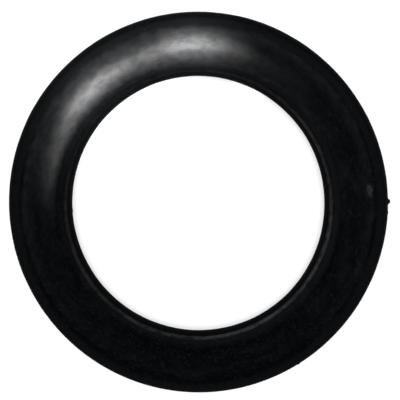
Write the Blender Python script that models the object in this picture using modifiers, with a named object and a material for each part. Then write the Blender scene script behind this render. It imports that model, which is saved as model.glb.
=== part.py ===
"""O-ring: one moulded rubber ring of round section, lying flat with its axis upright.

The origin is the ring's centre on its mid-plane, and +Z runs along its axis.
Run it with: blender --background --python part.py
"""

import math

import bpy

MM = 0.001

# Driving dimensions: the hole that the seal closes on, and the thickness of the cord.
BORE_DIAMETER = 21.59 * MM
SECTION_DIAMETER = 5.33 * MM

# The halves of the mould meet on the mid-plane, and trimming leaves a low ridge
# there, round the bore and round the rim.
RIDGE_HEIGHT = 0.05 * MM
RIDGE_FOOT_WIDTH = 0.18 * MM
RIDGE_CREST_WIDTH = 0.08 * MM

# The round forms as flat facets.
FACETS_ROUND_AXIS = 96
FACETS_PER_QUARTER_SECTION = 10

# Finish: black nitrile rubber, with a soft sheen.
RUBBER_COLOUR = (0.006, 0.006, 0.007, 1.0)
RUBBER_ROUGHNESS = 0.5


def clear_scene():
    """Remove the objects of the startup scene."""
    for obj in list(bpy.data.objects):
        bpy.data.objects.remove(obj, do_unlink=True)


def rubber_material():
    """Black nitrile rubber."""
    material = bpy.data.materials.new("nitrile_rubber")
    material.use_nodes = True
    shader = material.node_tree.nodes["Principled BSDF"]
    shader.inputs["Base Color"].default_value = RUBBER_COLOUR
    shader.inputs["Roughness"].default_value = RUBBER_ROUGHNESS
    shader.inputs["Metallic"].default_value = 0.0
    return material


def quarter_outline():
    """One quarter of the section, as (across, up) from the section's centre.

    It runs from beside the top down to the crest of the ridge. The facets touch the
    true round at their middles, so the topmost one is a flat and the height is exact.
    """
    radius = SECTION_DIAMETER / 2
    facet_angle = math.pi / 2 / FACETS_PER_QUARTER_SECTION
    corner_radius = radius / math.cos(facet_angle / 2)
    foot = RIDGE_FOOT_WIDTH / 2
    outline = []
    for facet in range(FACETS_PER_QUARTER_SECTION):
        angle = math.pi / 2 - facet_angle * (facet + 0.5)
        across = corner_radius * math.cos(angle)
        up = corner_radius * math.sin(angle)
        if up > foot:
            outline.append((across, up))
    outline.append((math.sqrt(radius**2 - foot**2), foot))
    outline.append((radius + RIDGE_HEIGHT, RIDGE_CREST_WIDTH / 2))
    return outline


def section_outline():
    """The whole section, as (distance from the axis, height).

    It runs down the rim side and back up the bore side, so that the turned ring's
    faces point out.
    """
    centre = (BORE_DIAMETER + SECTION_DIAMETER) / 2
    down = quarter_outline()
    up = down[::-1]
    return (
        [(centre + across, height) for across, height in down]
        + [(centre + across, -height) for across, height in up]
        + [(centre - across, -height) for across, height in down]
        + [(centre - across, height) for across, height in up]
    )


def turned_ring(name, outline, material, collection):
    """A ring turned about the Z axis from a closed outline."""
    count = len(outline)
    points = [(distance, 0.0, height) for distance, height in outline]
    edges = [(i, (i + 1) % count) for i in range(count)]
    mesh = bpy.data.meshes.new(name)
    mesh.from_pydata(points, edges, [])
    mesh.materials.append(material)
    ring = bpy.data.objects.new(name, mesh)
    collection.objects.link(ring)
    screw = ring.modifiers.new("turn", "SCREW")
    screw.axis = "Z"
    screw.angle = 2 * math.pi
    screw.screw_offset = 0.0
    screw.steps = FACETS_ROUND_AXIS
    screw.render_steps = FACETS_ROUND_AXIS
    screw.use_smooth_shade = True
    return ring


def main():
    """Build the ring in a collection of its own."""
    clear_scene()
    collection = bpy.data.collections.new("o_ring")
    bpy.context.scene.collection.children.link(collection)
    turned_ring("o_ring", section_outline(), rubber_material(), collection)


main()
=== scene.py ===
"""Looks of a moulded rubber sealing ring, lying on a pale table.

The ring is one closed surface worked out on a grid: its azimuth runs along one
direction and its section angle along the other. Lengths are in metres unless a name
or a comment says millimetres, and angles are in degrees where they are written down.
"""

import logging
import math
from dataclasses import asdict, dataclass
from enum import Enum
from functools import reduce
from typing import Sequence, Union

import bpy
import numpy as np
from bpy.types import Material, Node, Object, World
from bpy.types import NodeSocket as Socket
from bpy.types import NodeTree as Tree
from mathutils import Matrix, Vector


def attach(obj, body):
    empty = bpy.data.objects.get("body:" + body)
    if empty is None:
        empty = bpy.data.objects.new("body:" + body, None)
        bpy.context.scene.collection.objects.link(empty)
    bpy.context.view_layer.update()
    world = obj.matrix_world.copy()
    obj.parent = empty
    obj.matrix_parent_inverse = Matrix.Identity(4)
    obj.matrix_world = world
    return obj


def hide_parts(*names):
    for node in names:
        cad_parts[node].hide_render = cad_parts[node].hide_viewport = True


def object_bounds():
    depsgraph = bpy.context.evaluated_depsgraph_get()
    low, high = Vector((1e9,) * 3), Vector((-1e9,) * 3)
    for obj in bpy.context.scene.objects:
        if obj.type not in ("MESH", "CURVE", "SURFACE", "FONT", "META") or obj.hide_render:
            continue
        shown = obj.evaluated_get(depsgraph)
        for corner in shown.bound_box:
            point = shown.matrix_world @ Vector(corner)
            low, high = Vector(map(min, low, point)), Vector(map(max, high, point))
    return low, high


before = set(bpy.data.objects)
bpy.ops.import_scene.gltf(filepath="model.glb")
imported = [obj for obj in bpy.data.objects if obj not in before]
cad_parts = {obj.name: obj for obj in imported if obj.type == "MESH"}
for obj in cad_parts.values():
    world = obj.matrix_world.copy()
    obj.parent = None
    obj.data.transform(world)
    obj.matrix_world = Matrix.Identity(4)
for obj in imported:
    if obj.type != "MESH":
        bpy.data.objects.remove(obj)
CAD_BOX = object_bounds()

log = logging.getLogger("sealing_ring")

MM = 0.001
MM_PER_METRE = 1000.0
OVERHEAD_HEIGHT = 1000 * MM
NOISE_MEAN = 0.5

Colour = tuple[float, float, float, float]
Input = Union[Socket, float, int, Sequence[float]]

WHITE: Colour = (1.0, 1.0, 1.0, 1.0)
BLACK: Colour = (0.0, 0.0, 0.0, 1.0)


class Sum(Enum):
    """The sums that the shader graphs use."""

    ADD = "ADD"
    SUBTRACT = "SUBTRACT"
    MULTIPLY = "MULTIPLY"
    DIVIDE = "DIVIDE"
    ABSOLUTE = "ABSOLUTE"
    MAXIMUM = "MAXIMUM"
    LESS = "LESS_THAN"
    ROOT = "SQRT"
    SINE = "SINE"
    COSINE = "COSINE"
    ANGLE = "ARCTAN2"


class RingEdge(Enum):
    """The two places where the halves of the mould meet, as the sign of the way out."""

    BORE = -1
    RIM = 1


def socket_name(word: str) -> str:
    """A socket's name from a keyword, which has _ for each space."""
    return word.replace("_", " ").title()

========

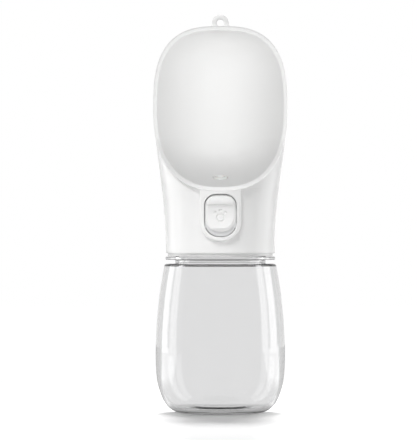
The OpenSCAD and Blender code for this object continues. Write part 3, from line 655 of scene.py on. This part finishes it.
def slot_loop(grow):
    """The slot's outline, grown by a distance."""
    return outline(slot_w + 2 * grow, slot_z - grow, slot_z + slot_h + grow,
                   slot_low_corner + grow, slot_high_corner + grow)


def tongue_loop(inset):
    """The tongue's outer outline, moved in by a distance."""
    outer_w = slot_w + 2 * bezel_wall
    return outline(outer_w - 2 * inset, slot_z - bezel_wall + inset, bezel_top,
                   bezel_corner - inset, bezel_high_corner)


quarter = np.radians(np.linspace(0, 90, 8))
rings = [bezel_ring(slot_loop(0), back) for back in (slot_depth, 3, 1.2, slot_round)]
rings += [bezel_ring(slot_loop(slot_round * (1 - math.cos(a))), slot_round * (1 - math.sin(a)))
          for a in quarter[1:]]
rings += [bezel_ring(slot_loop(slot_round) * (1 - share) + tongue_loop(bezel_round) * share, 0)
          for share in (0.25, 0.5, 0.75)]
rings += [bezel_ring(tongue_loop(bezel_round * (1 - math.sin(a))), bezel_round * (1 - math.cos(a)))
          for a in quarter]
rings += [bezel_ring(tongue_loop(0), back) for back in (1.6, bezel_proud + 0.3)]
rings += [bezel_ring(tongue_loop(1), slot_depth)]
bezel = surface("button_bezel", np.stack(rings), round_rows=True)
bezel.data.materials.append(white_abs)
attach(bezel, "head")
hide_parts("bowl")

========

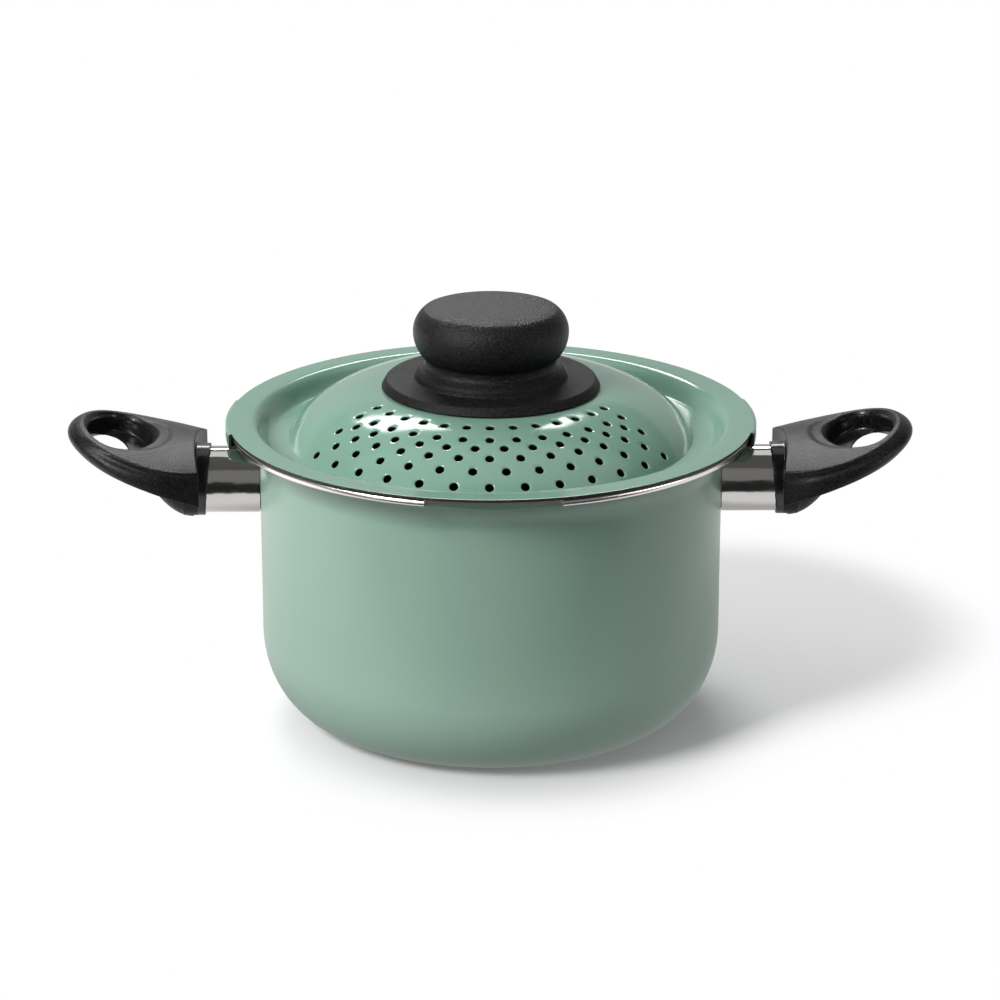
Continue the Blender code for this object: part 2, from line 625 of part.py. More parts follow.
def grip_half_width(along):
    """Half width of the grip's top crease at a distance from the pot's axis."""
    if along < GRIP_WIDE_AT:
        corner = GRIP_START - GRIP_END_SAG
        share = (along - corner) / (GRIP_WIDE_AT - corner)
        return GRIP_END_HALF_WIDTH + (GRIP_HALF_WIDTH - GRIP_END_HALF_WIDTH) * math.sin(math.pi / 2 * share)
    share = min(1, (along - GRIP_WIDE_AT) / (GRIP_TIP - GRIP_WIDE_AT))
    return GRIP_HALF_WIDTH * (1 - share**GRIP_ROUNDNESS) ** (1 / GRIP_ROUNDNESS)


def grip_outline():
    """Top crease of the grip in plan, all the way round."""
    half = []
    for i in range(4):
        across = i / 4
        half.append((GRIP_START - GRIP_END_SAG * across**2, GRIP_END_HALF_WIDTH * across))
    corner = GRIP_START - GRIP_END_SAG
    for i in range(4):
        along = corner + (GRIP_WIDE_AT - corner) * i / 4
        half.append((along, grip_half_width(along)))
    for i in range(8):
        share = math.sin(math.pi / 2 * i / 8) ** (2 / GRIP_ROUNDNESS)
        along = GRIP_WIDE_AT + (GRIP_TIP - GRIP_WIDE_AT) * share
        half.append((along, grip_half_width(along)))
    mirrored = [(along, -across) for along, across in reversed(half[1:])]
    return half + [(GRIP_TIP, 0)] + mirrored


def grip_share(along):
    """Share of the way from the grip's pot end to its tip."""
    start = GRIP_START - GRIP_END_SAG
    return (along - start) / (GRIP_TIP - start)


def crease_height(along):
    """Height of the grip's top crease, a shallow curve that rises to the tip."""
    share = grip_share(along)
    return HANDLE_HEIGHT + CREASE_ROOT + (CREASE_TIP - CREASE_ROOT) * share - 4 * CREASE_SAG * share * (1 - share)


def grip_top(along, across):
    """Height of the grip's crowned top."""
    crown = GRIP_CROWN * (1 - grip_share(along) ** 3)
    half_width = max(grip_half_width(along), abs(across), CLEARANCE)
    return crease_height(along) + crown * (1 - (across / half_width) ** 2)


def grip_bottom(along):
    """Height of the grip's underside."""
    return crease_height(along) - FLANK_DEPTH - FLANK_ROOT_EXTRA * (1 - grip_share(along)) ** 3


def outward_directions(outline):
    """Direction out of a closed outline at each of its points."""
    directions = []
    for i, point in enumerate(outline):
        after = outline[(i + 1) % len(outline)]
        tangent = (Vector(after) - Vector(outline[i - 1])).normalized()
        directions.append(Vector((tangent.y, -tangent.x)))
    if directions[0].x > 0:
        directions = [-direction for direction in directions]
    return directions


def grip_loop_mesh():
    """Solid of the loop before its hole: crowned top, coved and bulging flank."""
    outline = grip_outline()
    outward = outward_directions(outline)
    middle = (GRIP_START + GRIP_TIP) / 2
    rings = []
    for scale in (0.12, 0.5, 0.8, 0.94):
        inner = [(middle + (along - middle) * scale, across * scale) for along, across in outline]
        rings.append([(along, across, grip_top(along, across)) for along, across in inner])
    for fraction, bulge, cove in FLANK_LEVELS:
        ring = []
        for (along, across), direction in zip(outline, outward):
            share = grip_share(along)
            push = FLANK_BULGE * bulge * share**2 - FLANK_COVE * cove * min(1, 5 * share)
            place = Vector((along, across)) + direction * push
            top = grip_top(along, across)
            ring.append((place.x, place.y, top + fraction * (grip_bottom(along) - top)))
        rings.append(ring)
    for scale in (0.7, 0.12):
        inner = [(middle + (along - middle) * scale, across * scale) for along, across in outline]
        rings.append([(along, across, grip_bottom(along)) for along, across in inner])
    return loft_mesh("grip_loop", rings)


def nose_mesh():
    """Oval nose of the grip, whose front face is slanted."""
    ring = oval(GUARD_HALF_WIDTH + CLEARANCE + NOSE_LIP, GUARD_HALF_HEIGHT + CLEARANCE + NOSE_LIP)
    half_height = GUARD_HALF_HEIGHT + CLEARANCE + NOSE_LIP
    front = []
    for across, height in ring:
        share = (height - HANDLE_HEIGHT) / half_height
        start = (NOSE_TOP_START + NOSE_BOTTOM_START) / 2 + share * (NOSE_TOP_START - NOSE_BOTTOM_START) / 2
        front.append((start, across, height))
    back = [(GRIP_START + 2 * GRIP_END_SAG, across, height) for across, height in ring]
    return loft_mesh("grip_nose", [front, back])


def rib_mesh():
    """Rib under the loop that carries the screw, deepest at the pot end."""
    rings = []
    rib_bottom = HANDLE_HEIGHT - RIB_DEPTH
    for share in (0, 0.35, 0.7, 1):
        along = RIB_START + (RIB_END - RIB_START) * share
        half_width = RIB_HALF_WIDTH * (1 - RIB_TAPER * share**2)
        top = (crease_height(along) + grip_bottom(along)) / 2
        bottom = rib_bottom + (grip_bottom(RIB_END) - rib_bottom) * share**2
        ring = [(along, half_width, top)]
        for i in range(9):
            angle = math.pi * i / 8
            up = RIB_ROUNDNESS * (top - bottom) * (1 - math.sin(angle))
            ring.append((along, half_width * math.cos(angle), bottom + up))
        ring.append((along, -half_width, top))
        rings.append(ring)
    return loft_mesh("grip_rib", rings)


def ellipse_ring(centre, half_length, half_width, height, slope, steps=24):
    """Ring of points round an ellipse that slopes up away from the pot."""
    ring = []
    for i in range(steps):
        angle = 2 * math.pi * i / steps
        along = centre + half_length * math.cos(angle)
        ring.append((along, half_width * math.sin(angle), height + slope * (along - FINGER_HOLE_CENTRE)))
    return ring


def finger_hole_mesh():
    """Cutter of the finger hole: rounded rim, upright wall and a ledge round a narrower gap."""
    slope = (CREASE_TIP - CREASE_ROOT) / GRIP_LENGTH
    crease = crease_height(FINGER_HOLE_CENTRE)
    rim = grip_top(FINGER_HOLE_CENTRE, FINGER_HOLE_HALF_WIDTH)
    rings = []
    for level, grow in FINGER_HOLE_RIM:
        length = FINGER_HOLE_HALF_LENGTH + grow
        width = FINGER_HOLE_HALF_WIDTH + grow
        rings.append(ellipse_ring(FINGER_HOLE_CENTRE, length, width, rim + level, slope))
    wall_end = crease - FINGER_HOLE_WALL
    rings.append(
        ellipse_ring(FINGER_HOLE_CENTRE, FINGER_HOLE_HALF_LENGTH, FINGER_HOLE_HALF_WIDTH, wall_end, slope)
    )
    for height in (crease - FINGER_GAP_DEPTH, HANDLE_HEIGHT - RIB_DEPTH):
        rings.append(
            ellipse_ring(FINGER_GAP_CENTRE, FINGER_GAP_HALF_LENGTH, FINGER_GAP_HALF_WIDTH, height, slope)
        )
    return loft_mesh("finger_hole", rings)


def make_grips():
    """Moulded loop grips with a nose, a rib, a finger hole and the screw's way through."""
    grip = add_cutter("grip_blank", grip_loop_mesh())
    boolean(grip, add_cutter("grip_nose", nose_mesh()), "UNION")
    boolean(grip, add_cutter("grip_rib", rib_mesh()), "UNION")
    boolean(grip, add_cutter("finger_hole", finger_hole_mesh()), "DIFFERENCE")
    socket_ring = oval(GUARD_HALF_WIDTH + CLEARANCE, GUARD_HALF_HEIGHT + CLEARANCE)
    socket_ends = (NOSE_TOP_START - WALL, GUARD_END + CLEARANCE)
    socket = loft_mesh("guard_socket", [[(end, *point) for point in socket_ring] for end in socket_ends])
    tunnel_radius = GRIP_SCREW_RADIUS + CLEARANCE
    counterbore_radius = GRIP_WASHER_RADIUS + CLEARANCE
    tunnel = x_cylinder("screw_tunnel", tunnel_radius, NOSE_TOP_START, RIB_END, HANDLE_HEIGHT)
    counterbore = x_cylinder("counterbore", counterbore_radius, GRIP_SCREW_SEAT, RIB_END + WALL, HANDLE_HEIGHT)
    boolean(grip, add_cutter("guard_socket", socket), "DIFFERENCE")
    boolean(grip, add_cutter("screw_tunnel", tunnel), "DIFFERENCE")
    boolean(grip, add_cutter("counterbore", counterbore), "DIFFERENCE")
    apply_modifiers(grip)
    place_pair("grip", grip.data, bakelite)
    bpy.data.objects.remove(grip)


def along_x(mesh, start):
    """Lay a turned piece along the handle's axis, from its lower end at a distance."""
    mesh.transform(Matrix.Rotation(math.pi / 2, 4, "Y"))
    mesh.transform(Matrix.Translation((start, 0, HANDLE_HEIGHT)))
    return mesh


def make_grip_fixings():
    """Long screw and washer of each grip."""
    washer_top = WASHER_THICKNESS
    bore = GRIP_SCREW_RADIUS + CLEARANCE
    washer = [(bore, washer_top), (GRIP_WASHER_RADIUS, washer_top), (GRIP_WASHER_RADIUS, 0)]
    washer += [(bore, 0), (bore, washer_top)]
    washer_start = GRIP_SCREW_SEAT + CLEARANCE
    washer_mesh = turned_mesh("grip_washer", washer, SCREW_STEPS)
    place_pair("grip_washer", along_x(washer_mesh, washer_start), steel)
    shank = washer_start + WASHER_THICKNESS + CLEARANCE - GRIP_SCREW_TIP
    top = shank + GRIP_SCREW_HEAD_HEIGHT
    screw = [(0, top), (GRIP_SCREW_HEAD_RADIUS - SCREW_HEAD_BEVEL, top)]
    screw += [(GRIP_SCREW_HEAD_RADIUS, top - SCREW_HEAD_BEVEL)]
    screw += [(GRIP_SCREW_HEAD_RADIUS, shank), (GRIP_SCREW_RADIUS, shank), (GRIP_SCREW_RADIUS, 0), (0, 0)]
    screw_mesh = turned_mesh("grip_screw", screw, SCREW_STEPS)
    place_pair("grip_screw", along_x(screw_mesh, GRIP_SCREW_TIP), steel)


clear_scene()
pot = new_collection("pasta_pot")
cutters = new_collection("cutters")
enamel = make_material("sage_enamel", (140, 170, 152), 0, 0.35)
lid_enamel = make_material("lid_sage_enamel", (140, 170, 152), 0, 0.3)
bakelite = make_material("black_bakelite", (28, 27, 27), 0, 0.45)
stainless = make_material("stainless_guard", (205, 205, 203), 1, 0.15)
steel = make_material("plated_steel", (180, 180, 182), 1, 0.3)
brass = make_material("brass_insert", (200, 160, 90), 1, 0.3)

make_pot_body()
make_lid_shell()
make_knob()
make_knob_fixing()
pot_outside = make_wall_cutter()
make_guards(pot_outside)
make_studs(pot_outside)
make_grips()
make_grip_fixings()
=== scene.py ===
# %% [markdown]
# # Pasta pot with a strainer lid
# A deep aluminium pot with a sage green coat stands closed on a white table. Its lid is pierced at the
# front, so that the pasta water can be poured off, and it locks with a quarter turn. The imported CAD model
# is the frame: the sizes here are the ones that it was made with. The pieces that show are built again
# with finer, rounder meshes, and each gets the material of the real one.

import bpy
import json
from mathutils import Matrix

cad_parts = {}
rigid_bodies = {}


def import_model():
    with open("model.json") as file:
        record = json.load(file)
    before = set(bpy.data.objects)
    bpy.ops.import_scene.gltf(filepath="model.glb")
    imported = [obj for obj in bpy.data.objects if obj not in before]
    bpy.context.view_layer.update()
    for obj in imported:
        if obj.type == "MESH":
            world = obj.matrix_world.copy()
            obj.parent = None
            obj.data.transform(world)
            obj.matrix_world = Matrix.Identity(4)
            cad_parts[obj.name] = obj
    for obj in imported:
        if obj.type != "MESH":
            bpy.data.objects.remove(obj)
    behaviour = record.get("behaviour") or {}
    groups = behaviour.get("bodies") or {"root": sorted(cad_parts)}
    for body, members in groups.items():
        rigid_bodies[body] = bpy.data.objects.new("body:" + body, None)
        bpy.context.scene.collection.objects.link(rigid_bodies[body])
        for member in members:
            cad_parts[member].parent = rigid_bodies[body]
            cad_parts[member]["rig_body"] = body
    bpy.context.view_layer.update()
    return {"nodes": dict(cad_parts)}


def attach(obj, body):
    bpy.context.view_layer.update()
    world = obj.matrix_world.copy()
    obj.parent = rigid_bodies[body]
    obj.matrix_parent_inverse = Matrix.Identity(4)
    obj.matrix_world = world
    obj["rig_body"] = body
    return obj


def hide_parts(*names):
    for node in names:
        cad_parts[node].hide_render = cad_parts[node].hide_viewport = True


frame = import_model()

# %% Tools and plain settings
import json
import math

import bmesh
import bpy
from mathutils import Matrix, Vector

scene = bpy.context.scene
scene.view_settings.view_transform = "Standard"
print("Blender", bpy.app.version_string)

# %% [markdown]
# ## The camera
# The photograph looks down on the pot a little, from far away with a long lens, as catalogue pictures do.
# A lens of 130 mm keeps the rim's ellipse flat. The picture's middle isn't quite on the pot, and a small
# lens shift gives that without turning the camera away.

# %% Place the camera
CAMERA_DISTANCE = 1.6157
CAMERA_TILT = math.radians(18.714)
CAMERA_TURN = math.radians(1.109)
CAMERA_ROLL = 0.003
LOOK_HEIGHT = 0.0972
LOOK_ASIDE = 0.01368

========

GOAL:
In the listing above, locate the line containing "mesh.from_pydata(points, edges, [])" and the line containing "obj.parent = empty". Transcribe those two lines and everything between them, exactly as written.

SOLVED PROBLEM:
    mesh.from_pydata(points, edges, [])
    mesh.materials.append(material)
    ring = bpy.data.objects.new(name, mesh)
    collection.objects.link(ring)
    screw = ring.modifiers.new("turn", "SCREW")
    screw.axis = "Z"
    screw.angle = 2 * math.pi
    screw.screw_offset = 0.0
    screw.steps = FACETS_ROUND_AXIS
    screw.render_steps = FACETS_ROUND_AXIS
    screw.use_smooth_shade = True
    return ring


def main():
    """Build the ring in a collection of its own."""
    clear_scene()
    collection = bpy.data.collections.new("o_ring")
    bpy.context.scene.collection.children.link(collection)
    turned_ring("o_ring", section_outline(), rubber_material(), collection)


main()
=== scene.py ===
"""Looks of a moulded rubber sealing ring, lying on a pale table.

The ring is one closed surface worked out on a grid: its azimuth runs along one
direction and its section angle along the other. Lengths are in metres unless a name
or a comment says millimetres, and angles are in degrees where they are written down.
"""

import logging
import math
from dataclasses import asdict, dataclass
from enum import Enum
from functools import reduce
from typing import Sequence, Union

import bpy
import numpy as np
from bpy.types import Material, Node, Object, World
from bpy.types import NodeSocket as Socket
from bpy.types import NodeTree as Tree
from mathutils import Matrix, Vector


def attach(obj, body):
    empty = bpy.data.objects.get("body:" + body)
    if empty is None:
        empty = bpy.data.objects.new("body:" + body, None)
        bpy.context.scene.collection.objects.link(empty)
    bpy.context.view_layer.update()
    world = obj.matrix_world.copy()
    obj.parent = empty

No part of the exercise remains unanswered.